Barb and I have been going to karaoke together since we were in high school and would attend Tuesday Night Karaoke at Crews and Tangos in the village. We know what songs go over the best and which ones are the most fun to sing. We also had the advantage of knowing the voices we’d be working with. So deciding on what songs to use as inspiration was pretty easy. For example, we knew that Kelly Holiff would be singing the 11 o’clock number and that she needed something dark and sexy that would show off her amazing belt. An obvious choice was “Black Velvet” by Alannah Myles.

What were some of the challenges of writing lyrics for such different genres?
Pop lyrics are generally vague enough to be relatable for a big audience.

The challenge for us was writing lyrics that enhanced the characters and moved the plot forward while still sounding “pop friendly”. The other challenge was making all of the music flow despite all the different styles.

Tell us about working with book writer Byron Laviolette to shape the characters and the story through the lyrics.
Working with Byron was a very different experience for us because a lot of his work is done organically within the rehearsal process. Due to the time constraints that come with doing a Fringe show, we had to have all the music prepared ahead of time. As a result, Barbara and I had more of an influence on the character and plot development than composers/lyricists would normally have. The cast members also had a lot to do with developing their own characters within the rehearsal space.

Do you and Barbara work together line by line or does one of you write first and the other does their part in response?
First we consult each other about overall feel and style of each song (usually coming up with one or two “temp tracks” to keep in mind while writing) and then we part ways with different assignments to work on individually. We’ll both come back with completed sections of music and finish the songs together. That is generally the easiest way for us to work. If we get blocked we’ll usually relocate- sometimes we’ll leave the instruments at home and go somewhere and just sing. We wrote a lot of MKBP sitting on the bleachers in the baseball field at Trinity Bellwoods.

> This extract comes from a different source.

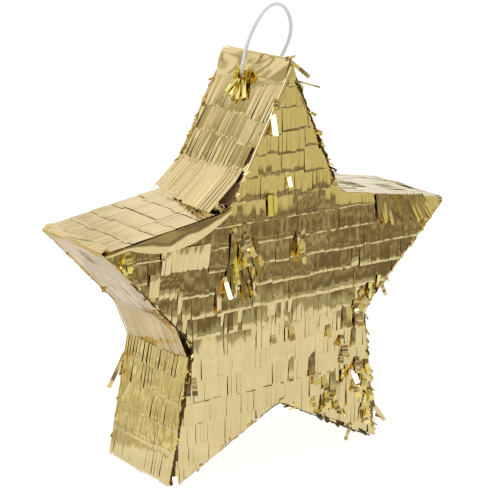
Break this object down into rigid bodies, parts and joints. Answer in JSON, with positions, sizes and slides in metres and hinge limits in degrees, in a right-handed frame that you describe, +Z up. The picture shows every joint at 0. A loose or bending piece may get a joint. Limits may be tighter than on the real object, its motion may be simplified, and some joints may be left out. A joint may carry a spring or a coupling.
{
  "type": "pinata",
  "caption": "Star-shaped piñata: a hollow cardboard box covered in rows of gold foil fringe, with a hanging loop on its top arm and a hinged filler flap in its back.",
  "frame": {"origin": "on the floor, at the middle of the box that just holds the star, which stands on its two lower tips", "axes": "+Z up through the top tip, -Y out of the front, +X to the right when looking at the front"},
  "size_m": [0.33, 0.084, 0.3498],
  "materials": {
    "cardboard": "matte",
    "gold_foil": "gloss",
    "white_cord": "satin"
  },
  "bodies": {
    "star": {"back_fringe_1_left": "gold_foil", "back_fringe_1_right": "gold_foil", "back_fringe_2": "gold_foil", "back_fringe_3_left": "gold_foil", "back_fringe_3_right": "gold_foil", "back_fringe_4": "gold_foil", "back_fringe_5": "gold_foil", "back_fringe_6": "gold_foil", "back_panel": "cardboard", "front_fringe_01_left": "gold_foil", "front_fringe_01_right": "gold_foil", "front_fringe_02_left": "gold_foil", "front_fringe_02_right": "gold_foil", "front_fringe_03_left": "gold_foil", "front_fringe_03_right": "gold_foil", "front_fringe_04": "gold_foil", "front_fringe_05": "gold_foil", "front_fringe_06": "gold_foil", "front_fringe_07": "gold_foil", "front_fringe_08": "gold_foil", "front_fringe_09": "gold_foil", "front_fringe_10": "gold_foil", "front_fringe_11": "gold_foil", "front_fringe_12": "gold_foil", "front_fringe_13": "gold_foil", "front_fringe_14": "gold_foil", "front_fringe_15": "gold_foil", "front_fringe_16": "gold_foil", "front_fringe_17": "gold_foil", "front_fringe_18": "gold_foil", "front_fringe_19": "gold_foil", "front_panel": "cardboard", "loop_tuft": "gold_foil", "ridge_foil_left": "gold_foil", "ridge_foil_left_leg": "gold_foil", "ridge_foil_right": "gold_foil", "ridge_foil_right_leg": "gold_foil", "ridge_foil_top": "gold_foil", "side_fringe_left_arm_lower": "gold_foil", "side_fringe_left_arm_upper": "gold_foil", "side_fringe_left_leg_inner": "gold_foil", "side_fringe_left_leg_outer": "gold_foil", "side_fringe_right_arm_lower": "gold_foil", "side_fringe_right_arm_upper": "gold_foil", "side_fringe_right_leg_inner": "gold_foil", "side_fringe_right_leg_outer": "gold_foil", "side_fringe_top_arm_left": "gold_foil", "side_fringe_top_arm_right": "gold_foil", "wall_bottom": "cardboard", "wall_lower_left": "cardboard", "wall_lower_right": "cardboard", "wall_upper_left": "cardboard", "wall_upper_right": "cardboard"},
    "flap": {"filler_flap": "cardboard", "flap_fringe": "gold_foil"},
    "loop": {"hanging_loop": "white_cord", "loop_knot": "white_cord"}
  },
  "joints": [
    {"name": "flap_crease", "type": "hinge", "parent": "star", "child": "flap", "pos_m": [0, 0.0422, 0.14805], "axis": [1, 0, 0], "range_deg": [0, 110]},
    {"name": "loop_swing", "type": "hinge", "parent": "star", "child": "loop", "pos_m": [0, 0.004, 0.292], "axis": [1, 0, 0], "range_deg": [-55, 55], "stiffness_Nm_per_rad": 0.004}
  ]
}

What were some of the biggest challenges of doing an immersive site-specific musical?
I would say that in our case, staging and mic’ing our singers properly was the biggest challenge. We really wanted to position the singers all over the venue but doing so at [the Monarch Tavern] and having them remain visible (and audible) was tricky. We ended up renting wireless microphones in the end.

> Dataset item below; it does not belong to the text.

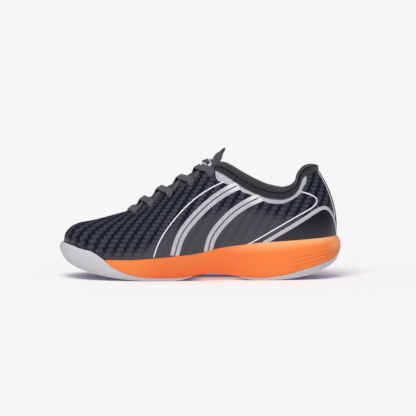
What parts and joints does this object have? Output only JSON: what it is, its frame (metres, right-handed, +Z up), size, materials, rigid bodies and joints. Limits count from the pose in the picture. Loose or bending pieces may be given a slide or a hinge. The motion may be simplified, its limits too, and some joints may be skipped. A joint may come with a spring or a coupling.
{
  "type": "court shoe",
  "caption": "Low-cut left court shoe: woven upper with silver film bands, padded collar, laced throat, foam midsole, rubber toe cap and split treads.",
  "frame": {"origin": "on the ground under the middle of the shoe's bounding box", "axes": "+X to the heel, -X to the toe, +Y to the medial (inner) side, +Z up from the ground"},
  "size_m": [0.2884, 0.1044, 0.135],
  "materials": {
    "outsole_forefoot": "matt white rubber",
    "outsole_heel": "matt white rubber",
    "midsole": "moulded foam, matt orange skin",
    "midfoot_shank": "satin black plastic",
    "strobel_board": "plain board",
    "sockliner": "brushed knit",
    "toe_puff": "stiffened fabric, hidden",
    "heel_counter": "thermoplastic sheet, hidden",
    "vamp": "coated woven print, semi-gloss",
    "quarter_lateral": "coated woven print, semi-gloss",
    "quarter_medial": "coated woven print, semi-gloss",
    "eyestay_lateral": "coated woven print, semi-gloss",
    "eyestay_medial": "coated woven print, semi-gloss",
    "heel_cover_lateral": "thin satin film",
    "heel_cover_medial": "thin satin film",
    "backstay_strip": "thin satin film",
    "band_front_lateral": "thin silver film",
    "band_front_medial": "thin silver film",
    "band_rear_lateral": "thin silver film",
    "band_rear_medial": "thin silver film",
    "collar_edge_lateral": "thin silver film",
    "collar_edge_medial": "thin silver film",
    "collar_lining": "mesh",
    "collar_padding": "knit over foam",
    "tongue": "spacer mesh",
    "tongue_cuff": "knit over foam",
    "tongue_label": "plain light label",
    "lace": "flat woven lace",
    "lace_end_lateral": "flat woven lace",
    "lace_end_medial": "flat woven lace",
    "aglet_lateral": "gloss sleeve",
    "aglet_medial": "gloss sleeve"
  },
  "bodies": {
    "rearfoot": {"outsole_forefoot": "outsole_forefoot", "outsole_heel": "outsole_heel", "midsole": "midsole", "midfoot_shank": "midfoot_shank", "strobel_board": "strobel_board", "sockliner": "sockliner", "heel_counter": "heel_counter", "quarter_lateral": "quarter_lateral", "quarter_medial": "quarter_medial", "eyestay_lateral": "eyestay_lateral", "eyestay_medial": "eyestay_medial", "heel_cover_lateral": "heel_cover_lateral", "heel_cover_medial": "heel_cover_medial", "backstay_strip": "backstay_strip", "band_front_lateral": "band_front_lateral", "band_front_medial": "band_front_medial", "band_rear_lateral": "band_rear_lateral", "band_rear_medial": "band_rear_medial", "collar_edge_lateral": "collar_edge_lateral", "collar_edge_medial": "collar_edge_medial", "collar_lining": "collar_lining", "collar_padding": "collar_padding", "tongue": "tongue", "lace": "lace"},
    "forefoot": {"vamp": "vamp", "toe_puff": "toe_puff"},
    "cuff": {"tongue_cuff": "tongue_cuff", "tongue_label": "tongue_label"},
    "lace_tip_lateral": {"lace_end_lateral": "lace_end_lateral", "aglet_lateral": "aglet_lateral"},
    "lace_tip_medial": {"lace_end_medial": "lace_end_medial", "aglet_medial": "aglet_medial"}
  },
  "joints": [
    {"name": "toe_flex", "type": "hinge", "parent": "rearfoot", "child": "forefoot", "pos_m": [-0.05, 0, 0.02], "axis": [0, 1, 0], "range_deg": [0, 30], "stiffness_Nm_per_rad": 0.6, "deforming": ["midsole", "outsole_forefoot", "strobel_board", "sockliner", "quarter_lateral", "quarter_medial", "eyestay_lateral", "eyestay_medial", "lace", "tongue"]},
    {"name": "tongue_cuff_tilt", "type": "hinge", "parent": "rearfoot", "child": "cuff", "pos_m": [0.0024, 0.00078, 0.1103], "axis": [0, 1, 0], "range_deg": [0, 15]},
    {"name": "lace_end_lateral_swing", "type": "hinge", "parent": "rearfoot", "child": "lace_tip_lateral", "pos_m": [0.01436, -0.01836, 0.11748], "axis": [0, 1, 0], "range_deg": [-15, 15]},
    {"name": "lace_end_medial_swing", "type": "hinge", "parent": "rearfoot", "child": "lace_tip_medial", "pos_m": [0.00899, 0.01994, 0.11871], "axis": [1, 0, 0], "range_deg": [-4, 20]}
  ]
}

Which character did you most relate to?
I really related to Casey, who was portrayed by Erica Peck. Casey is Maddie’s estranged best friend and she sings a song about the heart-break of drifting apart. I have a few friends from high school that I used to feel very close to and managed to lose touch with over the years. I think I really drew from my own personal sadness and frustration when writing “I Know You Better Than That”.

Did you have a favourite moment in the production?
There were so many moments I loved in the show! If I had to choose one, it would probably be when Wynn sings the song “Spotlight”- definitely the song I feel most proud of. Jeigh Madjus’s belt is so incredible. I always got goosebumps standing at the back of the venue listening to him sing.

What are you doing now/ what’s your next project?
Right now I’m writing a show with Matt Bernard (creator of Romeo and Juliet Chainsaw Massacre). It’s a hilarious and fun-filled musical-comedy about the end of the world called Crack of Doom. It will be premiering next month for Bravo Academy’s New Musical Theatre Intensives series.

Do you have anything you’d like to add?
We’re honoured. Thank you for the nomination!